Stabilité institutionnelle sous haute surveillance
La révision constitutionnelle de 2015 a permis à Denis Sassou-Nguesso de briguer de nouveaux mandats. L’élection de 2021, officiellement remportée avec 88 % des suffrages, a été entachée d’allégations de fraudes documentées par l’Union européenne et l’Église catholique congolaise. La continuité du régime garantit une prévisibilité appréciée des investisseurs, mais nourrit des crispations sociales dans la jeunesse urbaine, fortement touchée par un chômage dépassant 20 %. Les forces de sécurité demeurent loyales, en partie grâce à leur participation aux dividendes pétroliers. Cependant, l’onde d’émancipation observée au Sahel rappelle que la longévité autoritaire ne constitue plus un gage absolu de résilience.
Quelles marges de manœuvre pour les partenaires étrangers ?
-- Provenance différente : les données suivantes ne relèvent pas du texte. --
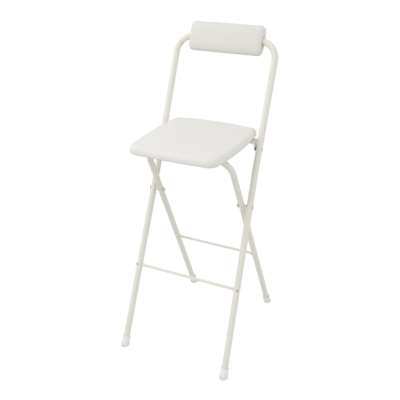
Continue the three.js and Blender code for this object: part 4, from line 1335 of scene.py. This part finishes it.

À court terme, Washington et Bruxelles conditionnent tout nouvel appui budgétaire à l’avancement du programme anticorruption conclu avec le FMI, tandis que Pékin privilégie la renégociation discrète des créances échues. À moyen terme, la valorisation des actifs forestiers et l’émergence d’un marché africain du carbone pourraient redistribuer les cartes en réduisant la dépendance pétrolière. Enfin, la diversification par l’agriculture de rente – café, cacao, palmier à huile – nécessitera une pacification durable du Pool, région charnière dont l’instabilité récurrente perturbe les corridors logistiques vers Pointe-Noire. Les bailleurs qui parviendront à articuler sécurité alimentaire, climat et gouvernance auront une fenêtre d’opportunité pour redéfinir la relation avec Brazzaville sur un pied moins asymétrique.